Dont skip NCCL backend when testing all_reduce_cuda (#48231)
Summary:
Pull Request resolved: https://github.com/pytorch/pytorch/pull/48231
Noticed that these tests were being skipped with NCCL backend, but
there doesn't appear to be a valid reason to.
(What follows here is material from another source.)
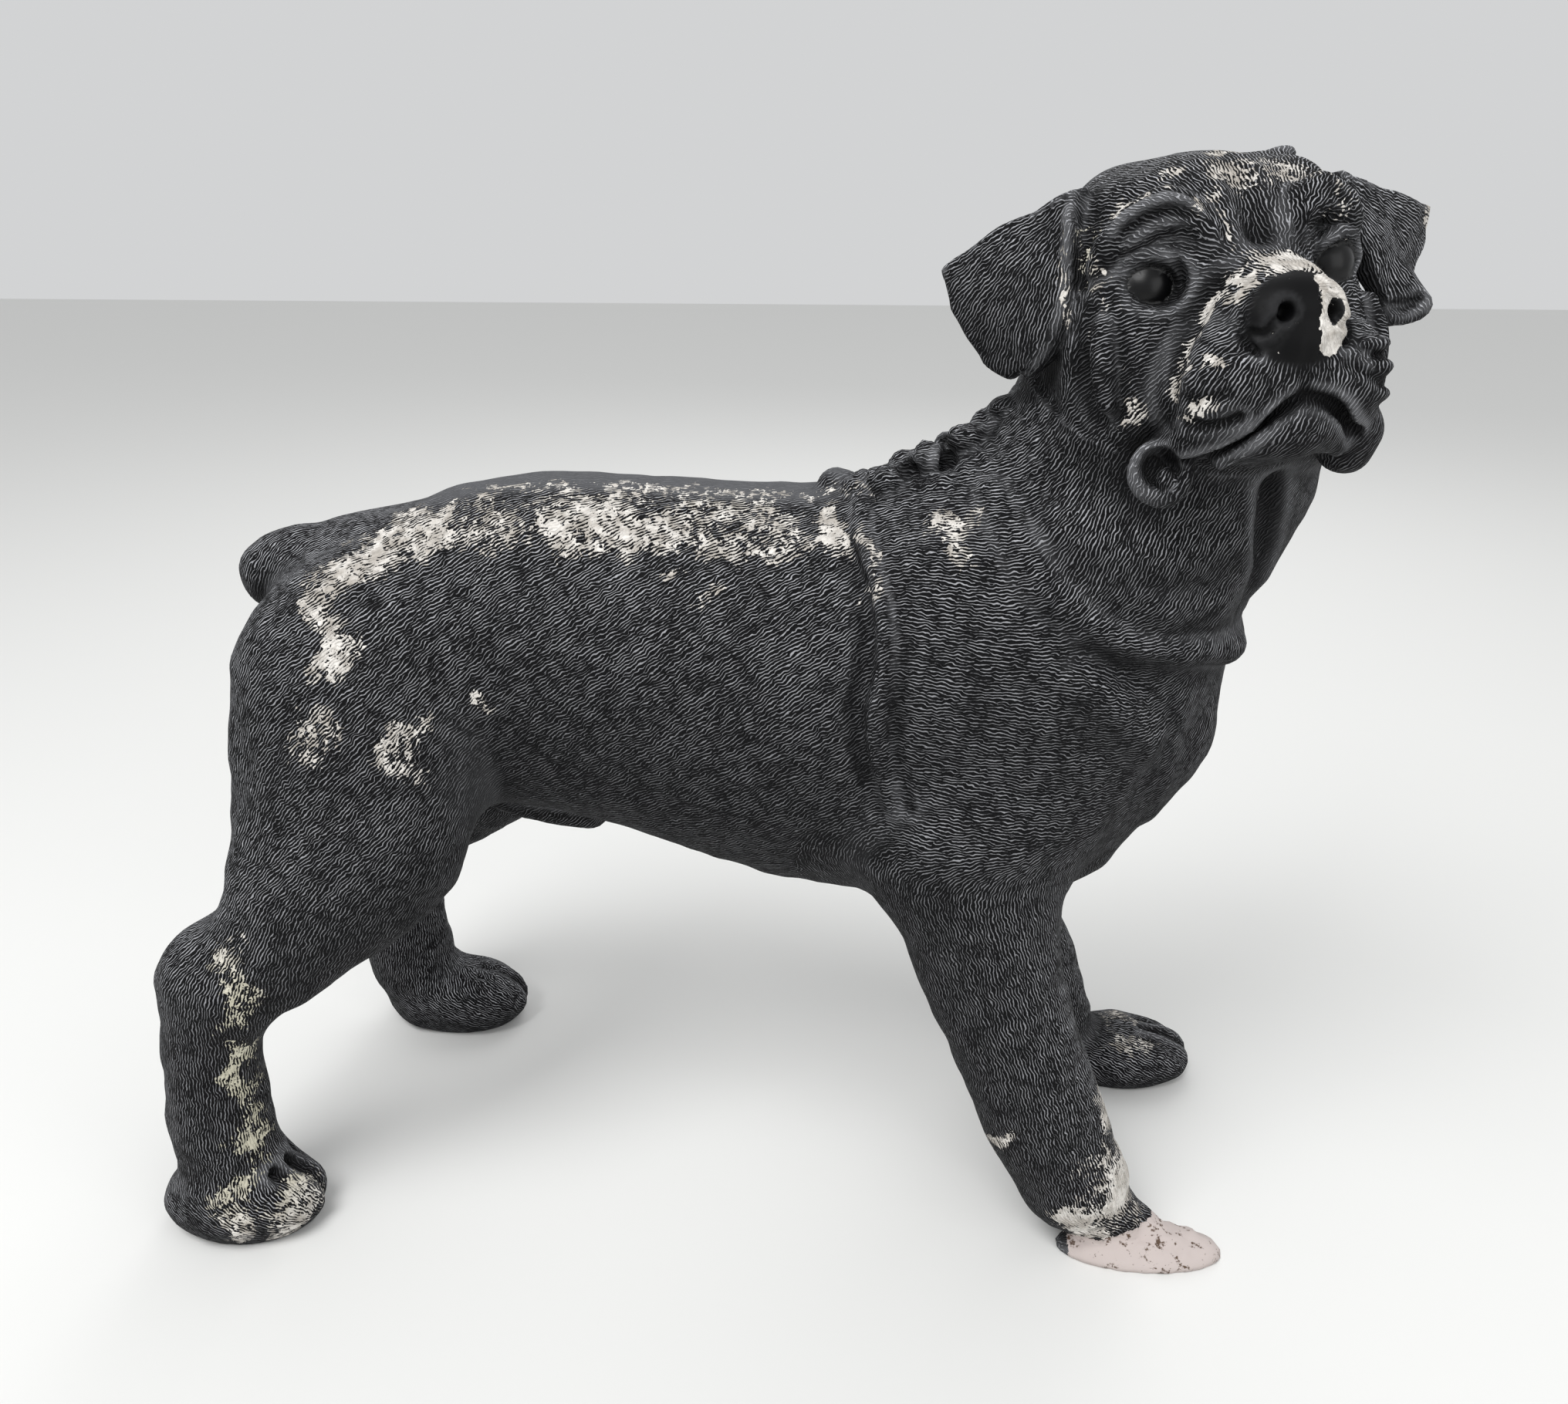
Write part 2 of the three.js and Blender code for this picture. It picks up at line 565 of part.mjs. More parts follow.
// fills a corner wherever the surface would touch itself across a cell, so that every edge has two faces
function closeCorners(values, nx, ny, nz, filled) {
  const steps3 = [1, nx, nx * ny];
  const squares = [[1, nx], [1, nx * ny], [nx, nx * ny]];
  const fill = (a, b) => {
    values[values[a] < values[b] ? a : b] = filled;
  };
  const whole = steps3[0] + steps3[1] + steps3[2];
  let again = true;
  while (again) {
    again = false;
    for (let n = 0; n + whole < values.length; n++) {
      const own = values[n] < 0;
      let changes = 0;
      for (let q = 0; q < 3; q++) changes += own === values[n + steps3[q]] < 0 ? 0 : 1;
      if (!changes && own === values[n + whole] < 0) continue;
      for (const [p, q] of squares) {
        if (own !== values[n + p + q] < 0) continue;
        if (own === values[n + p] < 0 || own === values[n + q] < 0) continue;
        if (own) fill(n + p, n + q);
        else fill(n, n + p + q);
        again = true;
      }
      for (const start of [0, ...steps3]) {
        const one = n + start;
        const two = n + whole - start;
        const sign = values[one] < 0;
        if (sign !== values[two] < 0) continue;
        let same = 0;
        for (let c = 0; c < 8; c++) {
          const corner = n + (c & 1) + ((c >> 1) & 1) * nx + (c >> 2) * nx * ny;
          same += values[corner] < 0 === sign ? 1 : 0;
        }
        if (same !== 2) continue;
        if (sign) fill(n + (start === 1 ? 0 : 1), n + (start === nx ? 0 : nx));
        else fill(one, two);
        again = true;
      }
    }
  }
}

// Thinning: the edge whose loss bends the surface least goes first
function thin({ points, faces }, target, careAt) {
  const place = points.map((p) => [...p]);
  const around = points.map(() => new Set());
  faces.forEach((face, n) => face.forEach((v) => around[v].add(n)));
  const bends = points.map(() => new Float64Array(10));
  const normalOf = (p, q, r) => cross(q.map((v, i) => v - p[i]), r.map((v, i) => v - p[i]));
  for (const face of faces) {
    const [p, q, r] = face.map((v) => place[v]);
    const full = normalOf(p, q, r);
    const area = hypot(...full);
    if (area < 1e-12) continue;
    const [a, b, c] = full.map((v) => v / area);
    const d = -(a * p[0] + b * p[1] + c * p[2]);
    const weight = area * careAt(p);
    const terms = [a * a, a * b, a * c, a * d, b * b, b * c, b * d, c * c, c * d, d * d];
    for (const v of face) terms.forEach((term, i) => (bends[v][i] += term * weight));
  }
  const costAt = (m, [x, y, z]) => m[0] * x * x + 2 * m[1] * x * y + 2 * m[2] * x * z + 2 * m[3] * x
    + m[4] * y * y + 2 * m[5] * y * z + 2 * m[6] * y + m[7] * z * z + 2 * m[8] * z + m[9];
  const bestPlace = (m, p, q) => {
    const middle = p.map((v, i) => (v + q[i]) / 2);
    if (p[2] === 0 || q[2] === 0) {
      const onSole = p[2] === q[2] ? [p, q, middle] : [p[2] === 0 ? p : q];
      return onSole.reduce((best, option) => (costAt(m, option) < costAt(m, best) ? option : best));
    }
    const one = m[4] * m[7] - m[5] * m[5];
    const two = m[1] * m[7] - m[5] * m[2];
    const three = m[1] * m[5] - m[4] * m[2];
    const whole = m[0] * one - m[1] * two + m[2] * three;
    const size = m[0] + m[4] + m[7];
    const options = [p, q, middle];
    if (abs(whole) > 1e-5 * size ** 3) {
      const x = -(m[3] * one - m[1] * (m[6] * m[7] - m[5] * m[8]) + m[2] * (m[6] * m[5] - m[4] * m[8])) / whole;
      const y = -(m[0] * (m[6] * m[7] - m[8] * m[5]) - m[3] * two + m[2] * (m[1] * m[8] - m[6] * m[2])) / whole;
      const z = -(m[0] * (m[4] * m[8] - m[6] * m[5]) - m[1] * (m[1] * m[8] - m[6] * m[2]) + m[3] * three) / whole;
      if (hypot(x - middle[0], y - middle[1], z - middle[2]) < 2 * hypot(p[0] - q[0], p[1] - q[1], p[2] - q[2])) {
        options.push([x, y, max(z, 0.5)]);
      }
    }
    return options.reduce((best, option) => (costAt(m, option) < costAt(m, best) ? option : best));
  };
  const marks = new Int32Array(points.length);
  const heap = [];
  const lift = (item) => {
    let n = heap.push(item) - 1;
    while (n > 0 && heap[(n - 1) >> 1].cost > item.cost) {
      heap[n] = heap[(n - 1) >> 1];
      n = (n - 1) >> 1;
    }
    heap[n] = item;
  };
  const drop = () => {
    const top = heap[0];
    const last = heap.pop();
    if (!heap.length) return top;
    let n = 0;
    for (;;) {
      let child = 2 * n + 1;
      if (child >= heap.length) break;
      if (child + 1 < heap.length && heap[child + 1].cost < heap[child].cost) child++;
      if (heap[child].cost >= last.cost) break;
      heap[n] = heap[child];
      n = child;
    }
    heap[n] = last;
    return top;
  };
  const offer = (a, b) => {
    const sum = bends[a].map((v, i) => v + bends[b][i]);
    const to = bestPlace(sum, place[a], place[b]);
    lift({ cost: max(costAt(sum, to), 0), a, b, to, sum, mark: marks[a] + marks[b] });
  };
  const neighbours = (v) => {
    const found = new Set();
    for (const n of around[v]) faces[n].forEach((other) => other !== v && found.add(other));
    return found;
  };
  faces.forEach((face) => face.forEach((a, i) => {
    const b = face[(i + 1) % 3];
    if (a < b) offer(a, b);
  }));
  const turnsOver = (v, other, to) => {
    for (const n of around[v]) {
      const face = faces[n];
      if (face.includes(other)) continue;
      const before = unit(normalOf(...face.map((w) => place[w])));
      const after = normalOf(...face.map((w) => (w === v ? to : place[w])));
      const size = hypot(...after);
      if (size < 1e-6 || before.reduce((sum, c, i) => sum + c * after[i], 0) < 0.35 * size) return true;
    }
    return false;
  };
  let left = faces.length;
  while (left > target && heap.length) {
    const { a, b, to, sum, mark } = drop();
    if (!around[a].size || !around[b].size || marks[a] + marks[b] !== mark) continue;
    const near = neighbours(a);
    if (!near.has(b)) continue;
    let shared = 0;
    for (const v of neighbours(b)) shared += near.has(v) ? 1 : 0;
    if (shared !== 2 || turnsOver(a, b, to) || turnsOver(b, a, to)) continue;
    for (const n of [...around[b]]) {
      if (around[a].has(n)) {
        faces[n].forEach((v) => around[v].delete(n));
        faces[n] = null;
        left--;
      } else {
        faces[n][faces[n].indexOf(b)] = a;
        around[a].add(n);
      }
    }
    around[b].clear();
    place[a] = to;
    bends[a] = sum;
    marks[a]++;
    marks[b]++;
    for (const v of neighbours(a)) offer(a, v);
  }
  return { points: place, faces: faces.filter(Boolean) };
}

// keeps the one big body and drops specks
function biggestPiece({ points, faces }) {
  const root = Int32Array.from(points, (_, i) => i);
  const find = (v) => {
    while (root[v] !== v) {
      root[v] = root[root[v]];
      v = root[v];
    }
    return v;
  };
  for (const [a, b, c] of faces) {
    root[find(a)] = find(b);
    root[find(b)] = find(c);
  }
  const sizes = new Map();
  faces.forEach(([a]) => sizes.set(find(a), (sizes.get(find(a)) ?? 0) + 1));
  const main = [...sizes].reduce((best, item) => (item[1] > best[1] ? item : best))[0];
  return { points, faces: faces.filter(([a]) => find(a) === main) };
}

// Build: cover, keep the body, thin it, and set it on the ground in millimetres
function build() {
  const low = [-620, -270, -1.5 * CELL];
  const high = [640, 290, 1040];
  const covered = biggestPiece(cover(figure, low, high, CELL));
  for (const p of covered.points) {
    if (p[2] < CELL * 0.45) p[2] = 0;
  }
  const eyesAndNose = [[10, -71, 0, 36], [8, 68, 4, 36], [88, 0, -36, 44], [26, -78, -133, 36]];
  const careAt = (p) => {
    const [a, b, c] = inside(HEAD, ...p);
    if (eyesAndNose.some(([x, y, z, reach]) => hypot(a - x, b - y, c - z) < reach)) return EYE_CARE;
    return hypot(p[0] - 370, p[1] + 60, p[2] - 880) < 230 ? HEAD_CARE : 1;
  };
  const { points, faces } = thin(covered, FACES, careAt);
  const used = new Map();
  faces.flat().forEach((v) => used.has(v) || used.set(v, used.size));
  const kept = [...used.keys()].map((v) => points[v]);
  const middle = [0, 1].map((i) => (min(...kept.map((p) => p[i])) + max(...kept.map((p) => p[i]))) / 2);
  const positions = kept.flatMap(([x, y, z]) => [(x - middle[0]) * SHARE, (y - middle[1]) * SHARE, z * SHARE]);
  const geometry = new THREE.BufferGeometry();
  geometry.setAttribute("position", new THREE.Float32BufferAttribute(positions, 3));
  geometry.setIndex(faces.flat().map((v) => used.get(v)));
  geometry.computeVertexNormals();
  return geometry;
}

const paint = new THREE.MeshStandardMaterial({ color: "#3a3a3b", roughness: 0.75, metalness: 0 });
const dog = new THREE.Mesh(build(), paint);
dog.name = "dog";

const root = new THREE.Group();
root.name = "dog_garden_statue";
root.add(dog);

export default root;
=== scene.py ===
# %% [markdown]
# # A cast garden dog
# The real object is a concrete cast of a standing dog, painted black, with fur combed into its surface and
# paint that has worn down to pale cement. It is one piece, so the scene has one mesh. We start by loading the
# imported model, which fixes where everything is. All coordinates in Blender are metres, with Z up.

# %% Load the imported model
import math

import bpy
import mathutils
import numpy as np
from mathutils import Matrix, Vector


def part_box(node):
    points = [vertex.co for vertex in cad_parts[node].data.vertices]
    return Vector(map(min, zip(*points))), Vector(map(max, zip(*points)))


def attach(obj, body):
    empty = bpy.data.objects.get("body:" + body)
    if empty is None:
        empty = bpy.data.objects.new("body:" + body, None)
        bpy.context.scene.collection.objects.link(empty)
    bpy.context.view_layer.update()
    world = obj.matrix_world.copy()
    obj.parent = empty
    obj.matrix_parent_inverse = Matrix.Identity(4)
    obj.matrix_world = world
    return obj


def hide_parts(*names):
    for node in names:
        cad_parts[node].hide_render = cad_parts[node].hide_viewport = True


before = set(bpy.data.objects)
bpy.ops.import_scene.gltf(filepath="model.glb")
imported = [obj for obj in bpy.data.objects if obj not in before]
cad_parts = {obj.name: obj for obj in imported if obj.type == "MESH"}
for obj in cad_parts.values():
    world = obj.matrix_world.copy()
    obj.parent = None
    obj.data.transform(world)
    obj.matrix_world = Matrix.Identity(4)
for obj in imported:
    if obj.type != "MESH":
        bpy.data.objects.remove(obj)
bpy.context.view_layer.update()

cad_low, cad_high = (np.array(corner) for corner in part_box("dog"))
print("packed dog, metres:", (cad_high - cad_low).round(3))

# %% [markdown]
# ## Measuring inside the figure
# A sculptor measures a figure in shares of its height, and so do we: places are thousandths of the height. X
# runs along the body to the chest, Y to the dog's left, Z up. One number turns a share into metres.

# %% Units
HEIGHT = 0.670
SHARE = HEIGHT / 1000


def share(millimetres):
    return millimetres / 1000 / SHARE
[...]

Enabled these tests and verify
that they pass with 500 stress runs.
ghstack-source-id: 117085209
Test Plan: CI
Reviewed By: SciPioneer
Differential Revision: D25079030
fbshipit-source-id: 8204288ffbd387375a1a86fe8c07243cfd855549
diff --git a/torch/testing/_internal/distributed/distributed_test.py b/torch/testing/_internal/distributed/distributed_test.py
index 30f48ac..86f9392 100644
--- a/torch/testing/_internal/distributed/distributed_test.py
+++ b/torch/testing/_internal/distributed/distributed_test.py
@@ -1359,8 +1359,8 @@
)
@unittest.skipIf(
- BACKEND != "gloo",
- "Only Gloo backend will have CUDA allReduce tested",
+ BACKEND != "gloo" and BACKEND != "nccl",
+ "Only Gloo and NCCL backends will have CUDA allReduce tested",
)
@skip_if_no_gpu
def test_all_reduce_sum_cuda(self):
@@ -1424,8 +1424,8 @@
dist.all_reduce(_build_tensor(1, dtype=torch.cfloat), unsupported_op, group_id)
@unittest.skipIf(
- BACKEND != "gloo",
- "Only Gloo backend will have CUDA allReduce tested",
+ BACKEND != "gloo" and BACKEND != "nccl",
+ "Only Gloo and NCCL backends will have CUDA allReduce tested",
)
@skip_if_no_gpu
def test_all_reduce_sum_cuda_complex(self):